Significantly, the District Court Judge also analogized Capital One’s actions in response to the Breach to those taken by the defendant in In re Premera Blue Cross Customer Data Sec. Litig. (“Premera”). Opinion 11-12. In Premera, a cybersecurity consultant was conducting an ordinary-course-of-business investigation of Premera’s systems under a business-purpose Master Services Agreement (“MSA”) when it discovered the data breach. Opinion 11. After discovering the data breach, Premera entered into an amended statement of work with the consultant, which cosmetically shifted supervision of the work to outside counsel but did not otherwise change the scope of the consultant’s work from what it was doing under the MSA prior to discovery of the breach. Premera, 296 F. Supp. 3d at 1245. The court in Premera concluded that change in supervision of the investigation, without a change in the scope of work, was insufficient to render the consultant’s communications and underlying documents privileged or protected work product. Id.; see also, U.S. v. ISS Marine Serv., Inc. (“Unfortunately for the respondent, this sort of ‘consultation lite’ does not qualify the Audit Report for the protections of the attorney-client privilege. … This sort of arms-length coaching by counsel, as opposed to direct involvement of an attorney, undercuts the purposes of the attorney-client privilege in the context of an internal investigation.”). Likewise, here the District Court Judge found that “Capital One failed to establish” that “the report [Consultant] would have created for Capital One pursuant to its pre-data breach SOW would not have been substantially the same in substance or scope as the report [Consultant] prepared for [outside counsel].” Opinion 11.

The District Court’s Opinion in Capital One does not depart from established dual-purpose doctrine case law.
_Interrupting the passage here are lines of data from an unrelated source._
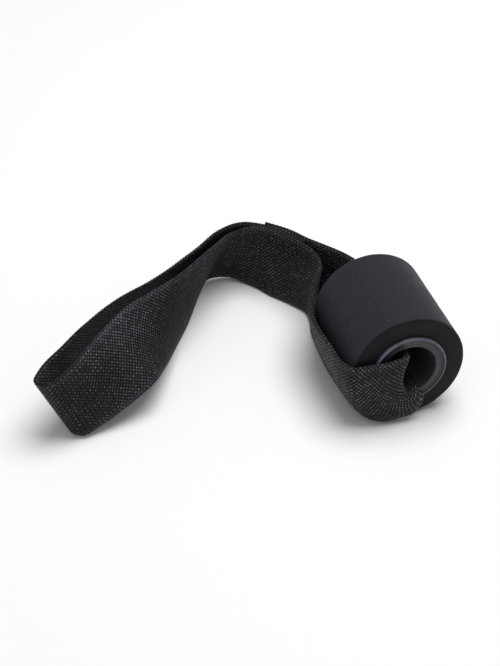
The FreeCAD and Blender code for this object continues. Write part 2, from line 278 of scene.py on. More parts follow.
def ring_material(settings):
    """The rings' plastic: smooth and slightly hazy, with a painted highlight along the rim and the inner lip,
    which are also glossier.
    """
    nodes = Nodes(bpy.data.materials.new("ring_plastic"))
    colour = settings.plastic_colour
    x, _, z = nodes.split(nodes.place())
    sideways, upwards = nodes.from_middle(x, AXIS.x), nodes.from_middle(z, AXIS.z)
    squares = nodes.math("ADD", nodes.product(sideways, sideways), nodes.product(upwards, upwards))
    radius = nodes.math("SQRT", squares)
    haze = nodes.grain(160, 3.0, 0.5)
    # Painted highlight: the rim, and the inner lip at half strength, are painted seven times paler, patchy
    # with the haze.
    rim = nodes.ramp(radius, RING_RADIUS - 0.75 * MM, RING_RADIUS - 0.35 * MM)
    lip = nodes.ramp(radius, TUBE_RADIUS + 0.45 * MM, TUBE_RADIUS + 0.05 * MM)
    painted_sheen = nodes.product(nodes.math("MAXIMUM", rim, nodes.scaled(lip, 0.5)), nodes.ramp(haze, 0.1, 0.6))
    hazy = nodes.mix_colour(nodes.ramp(haze, 0.3, 0.7), shade(colour, 0.92), shade(colour, 1.08))
    nodes.surface(nodes.mix_colour(painted_sheen, hazy, shade(colour, 7.0)), Specular_IOR_Level=0.34)
    nodes.drive("Roughness", nodes.math("SUBTRACT", nodes.ramp(haze, -1.0, 3.2), nodes.scaled(painted_sheen, 0.12)))
    return nodes.owner


def bore_material(settings):
    """The tube's satin plastic, with fine scuffs: as the rings at its mouths, and further in a paler grey
    that is painted light.
    """
    nodes = Nodes(bpy.data.materials.new("core_plastic"))
    colour = settings.plastic_colour
    scuff = nodes.grain(900, 4.0, 0.6, (1.0, 0.25, 1.0))
    haze = nodes.grain(120, 2.0, 0.5)
    hazy = nodes.mix_colour(nodes.ramp(haze, 0.3, 0.7), shade(colour, 0.85), shade(colour, 1.15))
    _, depth, _ = nodes.split(nodes.place())
    end = TUBE_LENGTH / 2
    # Painted light: away from the mouths the bore is painted paler, standing in for light that hardly reaches
    # it.
    mouth = nodes.ramp(nodes.from_middle(depth, AXIS.y), end - 1.2 * MM, end - 0.3 * MM)
    nodes.surface(nodes.mix_colour(mouth, BORE_PAINTED_LIGHT, hazy))
    nodes.drive("Roughness", nodes.scaled(nodes.ramp(scuff, 0.3, 0.7), 0.14, 0.32))
    nodes.bump(haze, 0.01 * MM, 0.3)
    return nodes.owner


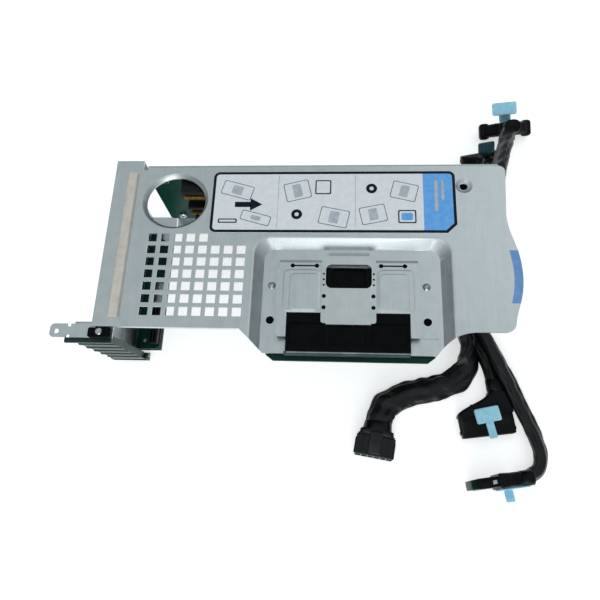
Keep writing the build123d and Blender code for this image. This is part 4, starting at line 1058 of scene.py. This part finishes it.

Rather, it highlights that the test for determining whether or not the document at issue would have been created in essentially the same form in the absence of litigation should be (and remains) based on a consideration of the totality of the evidence. Following the reasoning in this Opinion that considers the totality of the evidence, one could argue that the more involved counsel is in incident response, the stronger a claim for work product protection will be.